Wagner won the statewide competition on Saturday, June 6, 2015, when she received her crown from outgoing Miss Kansas titleholder Amanda Sasek. She earned more than $5,000 in scholarship money from the state pageant. As Miss Kansas, her activities include public appearances across the state.

Vying for Miss America 2016
Wagner was Kansas' representative at the Miss America 2016 pageant in Atlantic City, New Jersey, in September 2015. In the televised finale on September 13, 2015, she placed outside the Top 15 semi-finalists and was eliminated from competition.
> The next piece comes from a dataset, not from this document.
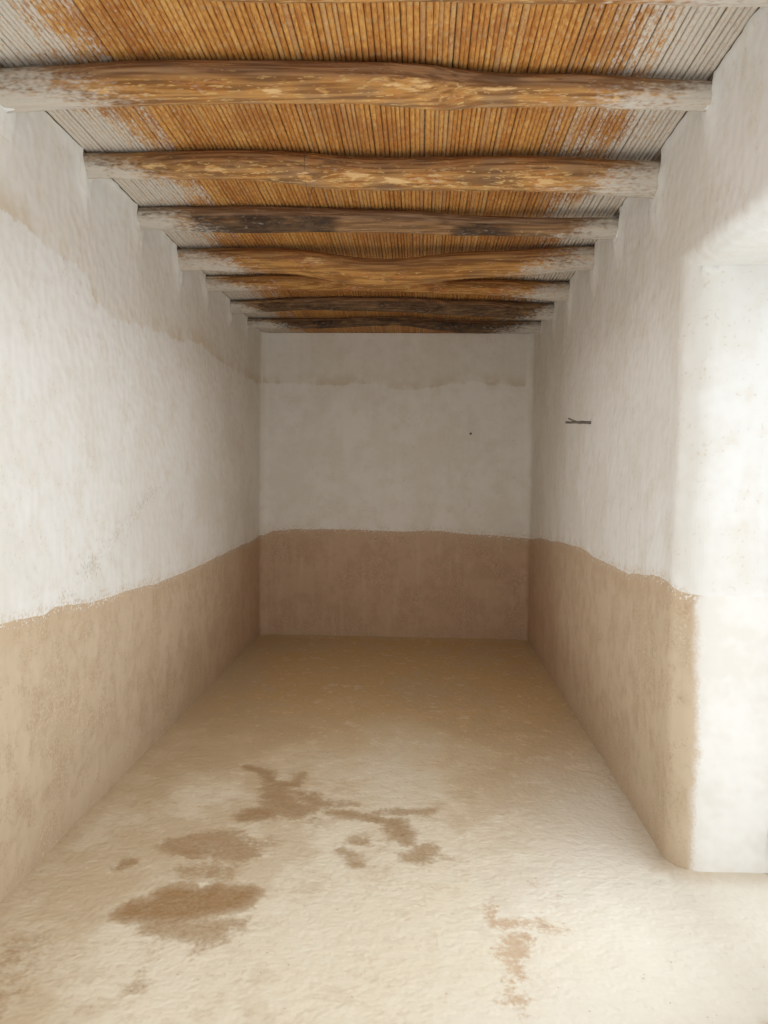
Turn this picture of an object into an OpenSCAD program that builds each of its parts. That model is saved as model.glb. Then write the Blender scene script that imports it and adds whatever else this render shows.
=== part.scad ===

She was awarded a $3,000 scholarship prize as her state's representative.

Early life and education
Wagner is a native of Wichita, Kansas, and a 2014 graduate of Wichita High School East. Her father is Mark Wagner and her mother is Krista Wagner.

Wagner is a student at Wichita State University, majoring in business. While a student at Wichita State, Wagner became a member of the Alpha Phi international women's fraternity.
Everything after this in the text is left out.